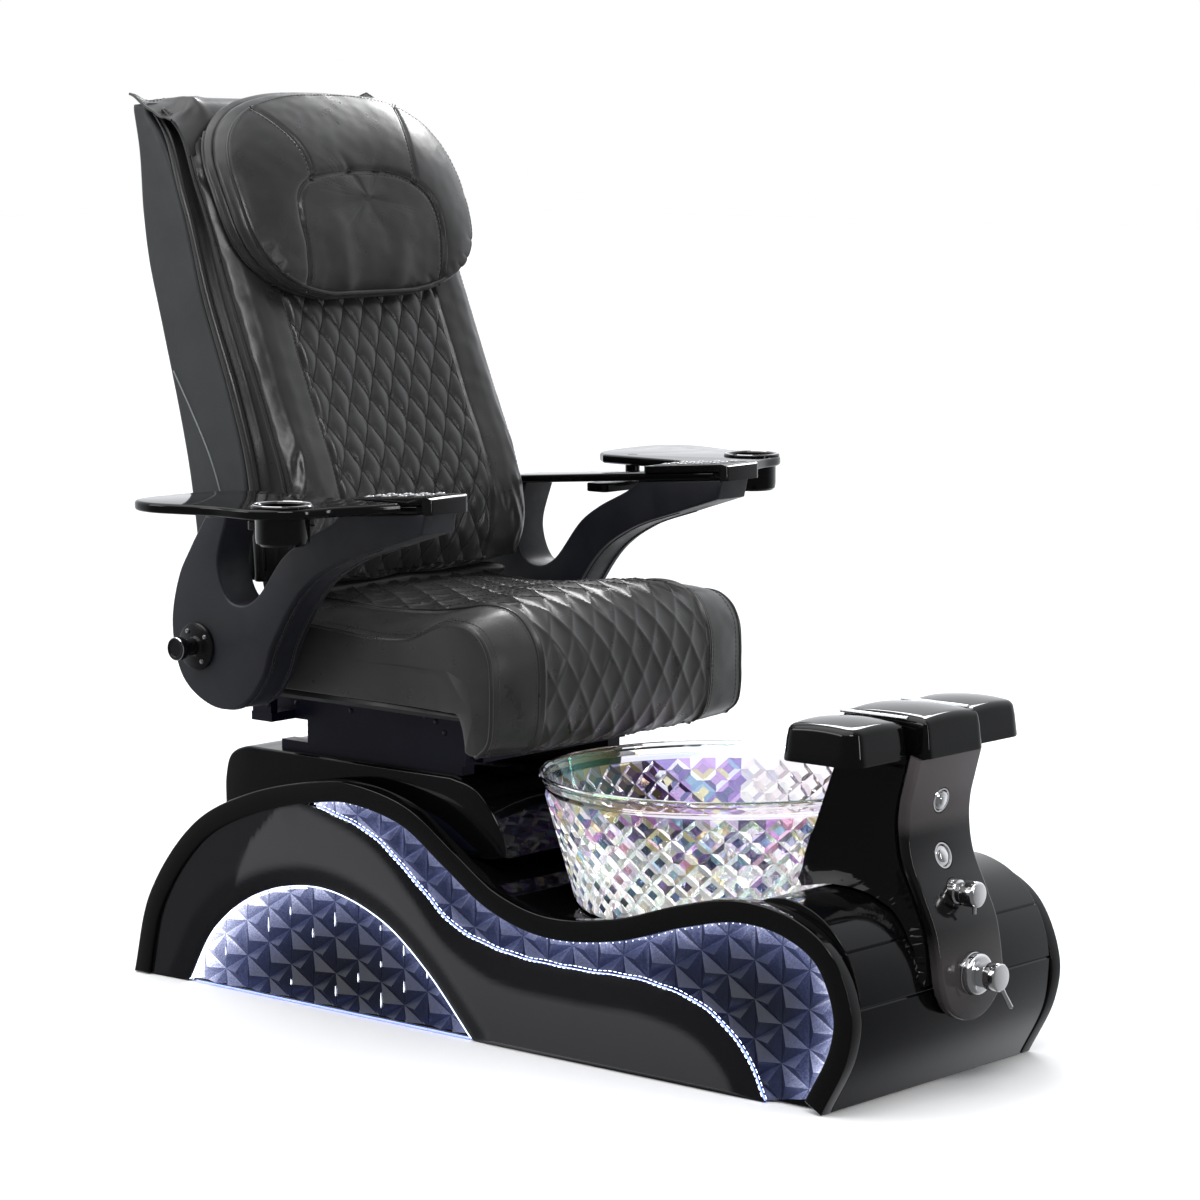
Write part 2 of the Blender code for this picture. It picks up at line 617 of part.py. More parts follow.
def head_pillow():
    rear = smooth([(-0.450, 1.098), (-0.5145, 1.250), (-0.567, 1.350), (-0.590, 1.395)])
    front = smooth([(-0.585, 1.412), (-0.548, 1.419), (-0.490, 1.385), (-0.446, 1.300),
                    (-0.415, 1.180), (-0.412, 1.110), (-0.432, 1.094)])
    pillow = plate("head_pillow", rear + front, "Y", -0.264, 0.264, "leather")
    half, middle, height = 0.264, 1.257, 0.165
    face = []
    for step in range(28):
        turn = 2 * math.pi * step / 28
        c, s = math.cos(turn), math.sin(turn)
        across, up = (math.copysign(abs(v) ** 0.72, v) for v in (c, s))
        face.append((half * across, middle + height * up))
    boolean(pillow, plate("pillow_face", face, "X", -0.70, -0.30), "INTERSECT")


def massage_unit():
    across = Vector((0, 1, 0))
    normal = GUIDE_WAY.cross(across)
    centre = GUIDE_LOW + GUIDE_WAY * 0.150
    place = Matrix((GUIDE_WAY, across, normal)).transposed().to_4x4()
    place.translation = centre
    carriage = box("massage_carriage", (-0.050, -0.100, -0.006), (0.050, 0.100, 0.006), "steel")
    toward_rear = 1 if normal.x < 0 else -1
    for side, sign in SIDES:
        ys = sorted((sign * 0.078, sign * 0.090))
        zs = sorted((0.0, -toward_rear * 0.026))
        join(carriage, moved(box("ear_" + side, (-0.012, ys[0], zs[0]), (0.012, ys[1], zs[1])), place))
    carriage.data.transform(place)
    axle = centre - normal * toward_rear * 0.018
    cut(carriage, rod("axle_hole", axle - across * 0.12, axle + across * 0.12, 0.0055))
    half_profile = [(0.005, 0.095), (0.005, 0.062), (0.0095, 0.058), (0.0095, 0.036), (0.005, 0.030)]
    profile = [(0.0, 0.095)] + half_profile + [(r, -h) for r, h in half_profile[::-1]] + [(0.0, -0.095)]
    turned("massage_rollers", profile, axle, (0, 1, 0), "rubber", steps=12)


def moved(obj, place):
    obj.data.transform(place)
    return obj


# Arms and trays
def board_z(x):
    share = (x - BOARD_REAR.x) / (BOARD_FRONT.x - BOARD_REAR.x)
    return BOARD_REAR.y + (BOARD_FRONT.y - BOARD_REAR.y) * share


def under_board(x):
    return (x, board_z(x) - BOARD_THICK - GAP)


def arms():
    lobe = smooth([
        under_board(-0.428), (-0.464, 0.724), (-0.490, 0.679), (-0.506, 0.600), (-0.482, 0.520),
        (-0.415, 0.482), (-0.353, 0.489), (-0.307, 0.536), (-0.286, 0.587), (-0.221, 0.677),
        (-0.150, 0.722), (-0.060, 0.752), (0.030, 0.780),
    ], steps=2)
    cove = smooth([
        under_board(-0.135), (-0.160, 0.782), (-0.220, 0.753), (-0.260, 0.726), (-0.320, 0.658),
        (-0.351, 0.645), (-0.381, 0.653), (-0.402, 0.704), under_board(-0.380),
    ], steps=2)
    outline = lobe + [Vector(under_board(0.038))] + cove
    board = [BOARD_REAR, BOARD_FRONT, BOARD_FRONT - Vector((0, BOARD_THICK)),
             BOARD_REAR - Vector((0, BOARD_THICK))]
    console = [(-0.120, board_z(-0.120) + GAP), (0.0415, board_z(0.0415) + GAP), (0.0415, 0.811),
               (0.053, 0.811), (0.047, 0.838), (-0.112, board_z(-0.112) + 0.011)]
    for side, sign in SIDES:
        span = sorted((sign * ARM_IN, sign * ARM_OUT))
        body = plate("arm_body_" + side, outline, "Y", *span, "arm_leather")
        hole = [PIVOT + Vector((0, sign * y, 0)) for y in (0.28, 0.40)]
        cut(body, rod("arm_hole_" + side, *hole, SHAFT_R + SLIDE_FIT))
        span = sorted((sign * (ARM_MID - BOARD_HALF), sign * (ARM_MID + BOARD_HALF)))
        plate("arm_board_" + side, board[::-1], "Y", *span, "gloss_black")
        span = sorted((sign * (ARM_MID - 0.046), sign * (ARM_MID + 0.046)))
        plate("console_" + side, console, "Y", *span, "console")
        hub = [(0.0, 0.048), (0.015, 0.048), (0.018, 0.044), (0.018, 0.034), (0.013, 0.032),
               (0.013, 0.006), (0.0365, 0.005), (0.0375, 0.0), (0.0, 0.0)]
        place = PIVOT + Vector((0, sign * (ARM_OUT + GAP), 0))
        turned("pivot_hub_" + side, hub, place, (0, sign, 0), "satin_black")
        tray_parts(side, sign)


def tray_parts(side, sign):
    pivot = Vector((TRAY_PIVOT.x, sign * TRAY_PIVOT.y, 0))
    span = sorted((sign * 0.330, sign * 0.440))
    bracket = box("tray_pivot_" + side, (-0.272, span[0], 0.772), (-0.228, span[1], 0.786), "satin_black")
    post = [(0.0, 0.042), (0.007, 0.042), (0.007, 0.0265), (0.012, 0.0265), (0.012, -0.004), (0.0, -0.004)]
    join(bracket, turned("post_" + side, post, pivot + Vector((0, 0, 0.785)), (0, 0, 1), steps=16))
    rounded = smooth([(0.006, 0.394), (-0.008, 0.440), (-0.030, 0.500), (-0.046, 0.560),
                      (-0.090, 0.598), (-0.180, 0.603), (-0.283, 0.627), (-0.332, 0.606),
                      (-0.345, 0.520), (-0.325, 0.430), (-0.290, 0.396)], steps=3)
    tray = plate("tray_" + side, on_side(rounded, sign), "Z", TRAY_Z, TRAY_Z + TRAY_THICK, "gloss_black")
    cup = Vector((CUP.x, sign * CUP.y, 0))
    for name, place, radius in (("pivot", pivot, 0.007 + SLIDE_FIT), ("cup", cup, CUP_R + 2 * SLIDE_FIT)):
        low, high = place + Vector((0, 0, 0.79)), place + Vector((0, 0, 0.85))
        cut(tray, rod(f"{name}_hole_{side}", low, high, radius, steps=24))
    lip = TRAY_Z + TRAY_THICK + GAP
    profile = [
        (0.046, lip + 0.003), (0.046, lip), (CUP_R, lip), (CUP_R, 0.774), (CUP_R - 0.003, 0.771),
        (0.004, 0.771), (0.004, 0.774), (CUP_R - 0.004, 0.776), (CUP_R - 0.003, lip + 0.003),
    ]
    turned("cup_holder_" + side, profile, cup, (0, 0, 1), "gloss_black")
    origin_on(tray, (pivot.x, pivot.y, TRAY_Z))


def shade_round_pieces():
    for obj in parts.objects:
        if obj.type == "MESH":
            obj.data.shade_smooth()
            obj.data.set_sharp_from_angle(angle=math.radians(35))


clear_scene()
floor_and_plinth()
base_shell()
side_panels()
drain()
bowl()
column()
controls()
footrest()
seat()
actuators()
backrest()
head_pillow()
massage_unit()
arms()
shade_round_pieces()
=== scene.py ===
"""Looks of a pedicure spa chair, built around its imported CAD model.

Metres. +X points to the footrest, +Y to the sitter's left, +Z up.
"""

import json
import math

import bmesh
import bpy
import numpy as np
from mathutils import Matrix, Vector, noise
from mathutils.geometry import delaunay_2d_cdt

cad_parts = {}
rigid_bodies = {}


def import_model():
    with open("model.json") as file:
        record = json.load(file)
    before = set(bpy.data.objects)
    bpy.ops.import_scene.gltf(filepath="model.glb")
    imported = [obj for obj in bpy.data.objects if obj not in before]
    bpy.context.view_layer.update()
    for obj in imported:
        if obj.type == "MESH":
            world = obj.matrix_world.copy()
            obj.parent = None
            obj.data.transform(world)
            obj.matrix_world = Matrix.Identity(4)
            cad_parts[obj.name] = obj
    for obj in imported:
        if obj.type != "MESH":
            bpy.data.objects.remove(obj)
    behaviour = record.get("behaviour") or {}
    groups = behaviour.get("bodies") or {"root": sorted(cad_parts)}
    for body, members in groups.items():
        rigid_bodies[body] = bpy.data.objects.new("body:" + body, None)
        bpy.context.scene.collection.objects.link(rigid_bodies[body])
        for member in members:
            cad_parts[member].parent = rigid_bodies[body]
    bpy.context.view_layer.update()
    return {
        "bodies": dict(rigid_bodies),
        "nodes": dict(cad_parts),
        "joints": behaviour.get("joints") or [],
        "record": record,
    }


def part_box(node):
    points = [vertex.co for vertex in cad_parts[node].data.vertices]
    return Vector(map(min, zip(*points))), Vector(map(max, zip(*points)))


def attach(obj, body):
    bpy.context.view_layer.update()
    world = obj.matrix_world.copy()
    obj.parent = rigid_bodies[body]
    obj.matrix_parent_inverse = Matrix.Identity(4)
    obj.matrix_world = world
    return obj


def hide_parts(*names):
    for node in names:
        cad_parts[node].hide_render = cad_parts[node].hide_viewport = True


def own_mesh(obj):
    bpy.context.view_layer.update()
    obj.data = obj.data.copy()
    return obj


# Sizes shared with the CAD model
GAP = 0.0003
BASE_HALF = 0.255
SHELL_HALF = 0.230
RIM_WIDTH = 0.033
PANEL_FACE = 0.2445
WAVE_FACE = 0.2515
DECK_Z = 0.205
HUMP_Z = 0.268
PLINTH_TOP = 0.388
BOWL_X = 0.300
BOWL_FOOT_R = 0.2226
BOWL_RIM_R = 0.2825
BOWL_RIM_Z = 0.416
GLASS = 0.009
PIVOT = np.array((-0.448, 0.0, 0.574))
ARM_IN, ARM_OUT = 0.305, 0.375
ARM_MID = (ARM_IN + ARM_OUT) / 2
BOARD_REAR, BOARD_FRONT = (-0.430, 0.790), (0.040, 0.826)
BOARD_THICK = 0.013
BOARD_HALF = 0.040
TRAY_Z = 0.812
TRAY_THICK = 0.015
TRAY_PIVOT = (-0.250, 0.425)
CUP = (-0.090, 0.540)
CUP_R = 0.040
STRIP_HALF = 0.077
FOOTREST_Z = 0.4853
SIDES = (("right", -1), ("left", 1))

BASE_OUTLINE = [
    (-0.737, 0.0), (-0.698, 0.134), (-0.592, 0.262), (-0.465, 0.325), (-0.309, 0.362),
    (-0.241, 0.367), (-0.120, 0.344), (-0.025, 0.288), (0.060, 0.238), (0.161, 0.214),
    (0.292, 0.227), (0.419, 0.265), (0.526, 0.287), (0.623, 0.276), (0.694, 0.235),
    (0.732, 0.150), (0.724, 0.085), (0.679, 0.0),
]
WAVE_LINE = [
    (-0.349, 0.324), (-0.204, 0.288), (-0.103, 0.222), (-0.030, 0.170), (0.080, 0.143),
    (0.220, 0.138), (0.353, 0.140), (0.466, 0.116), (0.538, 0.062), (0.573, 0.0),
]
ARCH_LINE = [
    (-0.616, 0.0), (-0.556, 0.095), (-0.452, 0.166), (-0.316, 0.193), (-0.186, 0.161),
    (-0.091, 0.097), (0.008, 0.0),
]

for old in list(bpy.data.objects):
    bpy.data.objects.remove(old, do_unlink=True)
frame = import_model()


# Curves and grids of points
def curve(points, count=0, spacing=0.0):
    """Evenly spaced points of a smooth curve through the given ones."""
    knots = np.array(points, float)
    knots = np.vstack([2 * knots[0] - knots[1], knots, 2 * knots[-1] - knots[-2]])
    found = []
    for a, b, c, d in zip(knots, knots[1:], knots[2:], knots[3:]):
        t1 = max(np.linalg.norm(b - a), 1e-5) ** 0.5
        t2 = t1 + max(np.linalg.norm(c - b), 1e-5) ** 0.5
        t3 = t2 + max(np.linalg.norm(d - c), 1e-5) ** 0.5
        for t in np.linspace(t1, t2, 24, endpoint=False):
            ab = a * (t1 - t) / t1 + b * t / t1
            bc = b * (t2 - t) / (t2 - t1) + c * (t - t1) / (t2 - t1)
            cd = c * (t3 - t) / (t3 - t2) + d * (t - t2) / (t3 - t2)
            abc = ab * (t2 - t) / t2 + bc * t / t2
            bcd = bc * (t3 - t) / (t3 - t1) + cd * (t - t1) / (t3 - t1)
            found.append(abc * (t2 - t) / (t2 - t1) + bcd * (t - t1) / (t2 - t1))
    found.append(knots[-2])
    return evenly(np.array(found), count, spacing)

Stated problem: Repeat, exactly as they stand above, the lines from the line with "for body, members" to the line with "cad_parts[node].hide_render = cad_parts[node].hide_viewport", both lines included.

Written reply:
    for body, members in groups.items():
        rigid_bodies[body] = bpy.data.objects.new("body:" + body, None)
        bpy.context.scene.collection.objects.link(rigid_bodies[body])
        for member in members:
            cad_parts[member].parent = rigid_bodies[body]
    bpy.context.view_layer.update()
    return {
        "bodies": dict(rigid_bodies),
        "nodes": dict(cad_parts),
        "joints": behaviour.get("joints") or [],
        "record": record,
    }


def part_box(node):
    points = [vertex.co for vertex in cad_parts[node].data.vertices]
    return Vector(map(min, zip(*points))), Vector(map(max, zip(*points)))


def attach(obj, body):
    bpy.context.view_layer.update()
    world = obj.matrix_world.copy()
    obj.parent = rigid_bodies[body]
    obj.matrix_parent_inverse = Matrix.Identity(4)
    obj.matrix_world = world
    return obj


def hide_parts(*names):
    for node in names:
        cad_parts[node].hide_render = cad_parts[node].hide_viewport = True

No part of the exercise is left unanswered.